Of course, telecommunications infrastructure—at both the access level and the transport layer—is built to last, and no one would want it to be otherwise. Inevitably, networks will always be a mix of legacy and modern equipment. The challenge facing operators is to onboard and seamlessly deliver this wealth of new end-user service innovation across this mixed environment. With all the investment at an access level, the route to delivering that success lies in the unheralded transport layer—the unsung hero of telecoms innovation—and in its ability to converge and manage multiple services across one modernized network.

Using new but established transport technologies such as SDN (Software Defined Networking), NFV (Network Functions Virtualization), segment routing and network slicing, operators and service providers can offer a flexible, multiservice transport platform able to support all these different service types and applications. SDN, in conjunction with NFV, provides the flexibility and agility to offer the right mix of capacity and functionality to support service innovation.
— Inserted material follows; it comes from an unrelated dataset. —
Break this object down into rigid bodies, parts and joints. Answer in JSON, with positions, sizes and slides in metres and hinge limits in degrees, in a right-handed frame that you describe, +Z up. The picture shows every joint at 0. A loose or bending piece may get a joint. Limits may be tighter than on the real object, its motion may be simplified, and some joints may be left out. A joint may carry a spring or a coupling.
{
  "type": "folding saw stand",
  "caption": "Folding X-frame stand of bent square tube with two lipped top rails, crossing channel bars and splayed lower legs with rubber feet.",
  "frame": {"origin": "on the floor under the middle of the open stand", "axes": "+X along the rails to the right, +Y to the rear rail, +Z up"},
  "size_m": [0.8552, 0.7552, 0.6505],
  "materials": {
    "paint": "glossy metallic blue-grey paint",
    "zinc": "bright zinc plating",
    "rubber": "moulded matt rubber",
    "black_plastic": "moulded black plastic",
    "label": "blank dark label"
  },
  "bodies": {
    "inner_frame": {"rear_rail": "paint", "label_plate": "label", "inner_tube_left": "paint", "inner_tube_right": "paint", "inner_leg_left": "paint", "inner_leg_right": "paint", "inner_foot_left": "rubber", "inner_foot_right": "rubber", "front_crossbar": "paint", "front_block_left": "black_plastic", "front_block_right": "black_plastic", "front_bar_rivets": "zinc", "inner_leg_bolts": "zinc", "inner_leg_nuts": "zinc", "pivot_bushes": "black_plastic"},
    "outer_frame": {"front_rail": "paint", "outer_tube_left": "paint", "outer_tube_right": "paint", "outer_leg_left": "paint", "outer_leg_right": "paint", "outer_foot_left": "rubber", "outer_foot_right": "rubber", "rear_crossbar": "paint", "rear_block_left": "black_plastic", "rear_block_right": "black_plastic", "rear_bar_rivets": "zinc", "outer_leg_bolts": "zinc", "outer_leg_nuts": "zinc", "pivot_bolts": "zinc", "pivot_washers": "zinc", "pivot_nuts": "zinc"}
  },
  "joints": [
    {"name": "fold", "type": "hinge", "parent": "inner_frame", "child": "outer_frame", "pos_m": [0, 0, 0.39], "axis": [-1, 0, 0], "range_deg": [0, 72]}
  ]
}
Segment routing provides the deterministic transport required for business and mission-critical services; and network slicing allows vastly different services to be transported on the same transport infrastructure while providing the required isolation between those services.

At the same time, modernizing the transport layer to deliver converged access aggregation enables a wealth of legacy and innovative access networks and service types to converge on one transport layer. This allows operators and service providers to build a single transport network that can support both the needs of today and those of the future. What’s more, delivering services in this way also gives operators the power to elegantly retire legacy components and services at a manageable pace.
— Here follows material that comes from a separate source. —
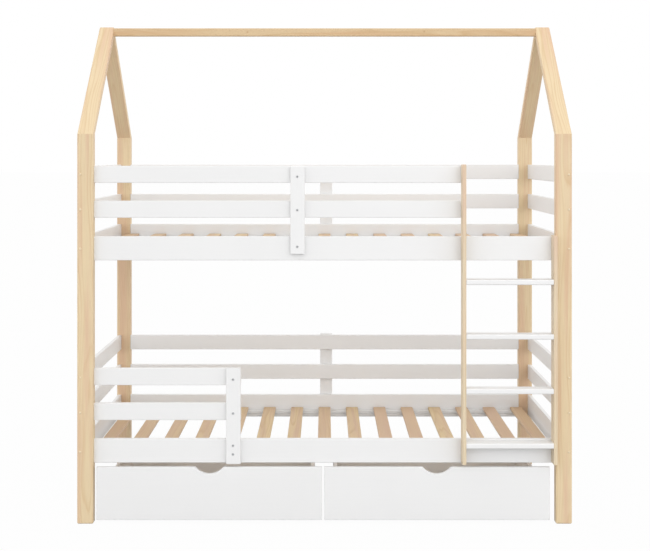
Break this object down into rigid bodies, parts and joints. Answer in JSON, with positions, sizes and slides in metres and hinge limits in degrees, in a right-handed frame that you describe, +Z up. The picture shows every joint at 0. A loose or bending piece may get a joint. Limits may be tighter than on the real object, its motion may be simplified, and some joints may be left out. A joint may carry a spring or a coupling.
{
  "type": "house-shaped bunk bed with drawers",
  "caption": "House-shaped bunk bed of pine and white wood with a ladder, guard rails, slatted bases and roll-out drawers.",
  "frame": {"origin": "on the floor, in the middle of the bed's outline seen from above, with the ladder included", "axes": "+Z up, +X along the bed towards the ladder's end, +Y from the ladder side to the back"},
  "size_m": [2.06, 1.035, 2.121],
  "materials": {
    "pine": "clear matt lacquer",
    "white_wood": "white satin paint",
    "slat_wood": "planed, untreated",
    "drawer_board": "pale matt",
    "dowel_wood": "plain beech",
    "zinc_steel": "zinc plated",
    "castor_plastic": "matt"
  },
  "bodies": {
    "bed_frame": {"front_left_post": "pine", "front_left_rafter": "pine", "front_right_post": "pine", "front_right_rafter": "pine", "back_left_post": "pine", "back_left_rafter": "pine", "back_right_post": "pine", "back_right_rafter": "pine", "ridge_beam": "pine", "lower_front_side_rail": "white_wood", "lower_back_side_rail": "white_wood", "lower_guard_mid_rail": "white_wood", "lower_guard_top_rail": "white_wood", "lower_back_guard_rails": "white_wood", "lower_guard_batten": "white_wood", "lower_back_batten": "white_wood", "lower_left_end_rail": "white_wood", "lower_left_end_guard_rails": "white_wood", "lower_right_end_rail": "white_wood", "lower_right_end_guard_rails": "white_wood", "lower_slats": "slat_wood", "lower_cleats": "white_wood", "upper_front_side_rail": "white_wood", "upper_back_side_rail": "white_wood", "upper_guard_mid_rail": "white_wood", "upper_guard_top_rail": "white_wood", "upper_back_guard_rails": "white_wood", "upper_guard_batten": "white_wood", "upper_back_batten": "white_wood", "upper_left_end_rail": "white_wood", "upper_left_end_guard_rails": "white_wood", "upper_right_end_rail": "white_wood", "upper_right_end_guard_rails": "white_wood", "upper_slats": "slat_wood", "upper_cleats": "white_wood", "ladder_left_stile": "pine", "ladder_right_stile": "pine", "ladder_rungs": "white_wood", "side_rail_bolts": "zinc_steel", "barrel_nuts": "zinc_steel", "guard_rail_dowels": "dowel_wood", "end_rail_dowels": "dowel_wood"},
    "left_drawer": {"left_drawer_front": "white_wood", "left_drawer_bottom": "drawer_board", "left_drawer_sides": "drawer_board", "left_drawer_back": "drawer_board", "left_drawer_castor_brackets": "zinc_steel"},
    "left_wheel_1": {"left_drawer_wheel_1": "castor_plastic"},
    "left_wheel_2": {"left_drawer_wheel_2": "castor_plastic"},
    "left_wheel_3": {"left_drawer_wheel_3": "castor_plastic"},
    "left_wheel_4": {"left_drawer_wheel_4": "castor_plastic"},
    "right_drawer": {"right_drawer_front": "white_wood", "right_drawer_bottom": "drawer_board", "right_drawer_sides": "drawer_board", "right_drawer_back": "drawer_board", "right_drawer_castor_brackets": "zinc_steel"},
    "right_wheel_1": {"right_drawer_wheel_1": "castor_plastic"},
    "right_wheel_2": {"right_drawer_wheel_2": "castor_plastic"},
    "right_wheel_3": {"right_drawer_wheel_3": "castor_plastic"},
    "right_wheel_4": {"right_drawer_wheel_4": "castor_plastic"}
  },
  "joints": [
    {"name": "left_drawer_slide", "type": "slide", "parent": "bed_frame", "child": "left_drawer", "axis": [0, -1, 0], "range_m": [0, 0.6]},
    {"name": "left_wheel_1_spin", "type": "hinge", "parent": "left_drawer", "child": "left_wheel_1", "pos_m": [-0.838, -0.4075, 0.018], "axis": [1, 0, 0], "continuous": true},
    {"name": "left_wheel_2_spin", "type": "hinge", "parent": "left_drawer", "child": "left_wheel_2", "pos_m": [-0.115, -0.4075, 0.018], "axis": [1, 0, 0], "continuous": true},
    {"name": "left_wheel_3_spin", "type": "hinge", "parent": "left_drawer", "child": "left_wheel_3", "pos_m": [-0.838, 0.0725, 0.018], "axis": [1, 0, 0], "continuous": true},
    {"name": "left_wheel_4_spin", "type": "hinge", "parent": "left_drawer", "child": "left_wheel_4", "pos_m": [-0.115, 0.0725, 0.018], "axis": [1, 0, 0], "continuous": true},
    {"name": "right_drawer_slide", "type": "slide", "parent": "bed_frame", "child": "right_drawer", "axis": [0, -1, 0], "range_m": [0, 0.6]},
    {"name": "right_wheel_1_spin", "type": "hinge", "parent": "right_drawer", "child": "right_wheel_1", "pos_m": [0.11, -0.4075, 0.018], "axis": [1, 0, 0], "continuous": true},
    {"name": "right_wheel_2_spin", "type": "hinge", "parent": "right_drawer", "child": "right_wheel_2", "pos_m": [0.833, -0.4075, 0.018], "axis": [1, 0, 0], "continuous": true},
    {"name": "right_wheel_3_spin", "type": "hinge", "parent": "right_drawer", "child": "right_wheel_3", "pos_m": [0.11, 0.0725, 0.018], "axis": [1, 0, 0], "continuous": true},
    {"name": "right_wheel_4_spin", "type": "hinge", "parent": "right_drawer", "child": "right_wheel_4", "pos_m": [0.833, 0.0725, 0.018], "axis": [1, 0, 0], "continuous": true}
  ],
  "couplings": [
    {"joint": "left_wheel_1_spin", "follows": "left_drawer_slide", "rad_per_m": 55.556},
    {"joint": "left_wheel_2_spin", "follows": "left_drawer_slide", "rad_per_m": 55.556},
    {"joint": "left_wheel_3_spin", "follows": "left_drawer_slide", "rad_per_m": 55.556},
    {"joint": "left_wheel_4_spin", "follows": "left_drawer_slide", "rad_per_m": 55.556},
    {"joint": "right_wheel_1_spin", "follows": "right_drawer_slide", "rad_per_m": 55.556},
    {"joint": "right_wheel_2_spin", "follows": "right_drawer_slide", "rad_per_m": 55.556},
    {"joint": "right_wheel_3_spin", "follows": "right_drawer_slide", "rad_per_m": 55.556},
    {"joint": "right_wheel_4_spin", "follows": "right_drawer_slide", "rad_per_m": 55.556}
  ]
}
Transport networks will lead the way

The important lesson here is that, despite the obsession with ever-faster access speeds, it will be the advances in packet and optical transport technology that will open the way for the service modernization to drive real societal change. These bigger, faster access pipes will generate vast and complex streams of data that only a fully modernized, packet optical network can handle truly efficiently and economically. 

Converged access aggregation takes all these multiple services and disciplines and delivers them to a modern packet optical transport network able to absorb this influx of data—from multiple sources—and then assess it, prioritize it, and seamlessly deliver it to meet the SLA (service level agreement) requirements of each individual element. And it does all this both economically and efficiently. 

A modern packet and optical network operating converged access aggregation is therefore the best way not only to extract the remaining value from legacy systems prior to their retirement but also to simultaneously unleash the full potential of next-generation access technology.

Of course, it will always be the innovations in consumer and business equipment—those devices you can hold in your hand or install in your office—coupled with the ever-more-powerful and superfast connections that will catch the eye and capture attention. However, it will be the innovation that the customers do not see, the innovation delivered by investment in the transport network, that will finally pave the way to the services of the future. 

Without this investment, the future will remain out of reach, with visions unrealized and potential unfulfilled. More importantly, customer expectations will not be met and the return on investment in access networks delayed. It is time to converge those networks, invest in the transport layer, and step into tomorrow.